I have a friend who has a 17 year old TB gelding, who has been going around upside down for the majority of his life. At the time when I noticed we really didn't know one another very well, and I would watch the two of them, going around but I didn't say anything, until we got to know eachother.

First, the rider must know how to ask the questions. If you do not know how to ask the questions, you are not going to get the answers.

As Reiner Klimke states "It is not our horses job to learn to speak our language, but it is our job to learn to speak our horses language. It is our job, as the Trainer to know how to ask our questions as clearly and accurately as we can, so that our horses can better understand what it is that we are asking"

So back with my friend, I watched him go around - and A) He wasn't asking for engagement through his seat and his legs. B) He wasn't asking for his horses back to come up through his legs C) He was blocking his horses forward momentum with his stiff shoulders and arms D) He didn't have consistant, soft, giving contact and he was all over the place with his aids.

So I got on his horse, and he was very stiff. Did not want to bend around my legs at all, very stiff neck and needed a lot of work. So I showed him stretches and exercises he needed to do to get his horse to stretch and relax.

Then I had him work on doing these stretches while in the saddle, including lots of circles, bending and serpentines ensuring that he uses an opening inside rein, supportive outside rein, bending his ribs around his inside leg and to make sure there is forward movement.

I showed him how important it is to have a proper, lengthy warm up doing these exercises. Minimal 15 minutes before even moving to a trot. The important factors are, back lifted, engagement *tracking up*, relaxation, bending, stretches and not blocking that flow through a stiff, tense body.

Once he mastered those stretches and exercises and had a good warm up, I then introduced Long And Low - and exceptional exercise to aid your horse to develop the back muscles, so that they can eventually obtain self carraige.

Your horse cannot do any of this, without muscle development to do what it is that you are asking.

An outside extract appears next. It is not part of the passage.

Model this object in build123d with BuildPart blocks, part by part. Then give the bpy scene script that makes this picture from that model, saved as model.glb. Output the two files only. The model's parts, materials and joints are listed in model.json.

He is still working on it, and he gets some very nice moments, but then looses it. I tell him, remember what it is that you did exactly, to of recieved the result you wanted, and try to repeat. Sometimes he gets frustrated, resulting me in getting on his horse for him - the thing is, I can get the end result easily because I have my aids put together, but my friend cannot because he doesn't know how to put his aids all together to ask the questions.

He gets frustrated and blames his horse, but I have to stress that if I can do it, and he can't - then it is him, not his horse. So that makes him more dilligent to figure out what it is that he isn't asking, or to make his questions more clear.

When he gets it, it is beautiful.

You must always set your horse up for success.

I hope I made sense......it's Xmas Morning and the house is a Zoo right now, hard to focus and keep track of what I am typing.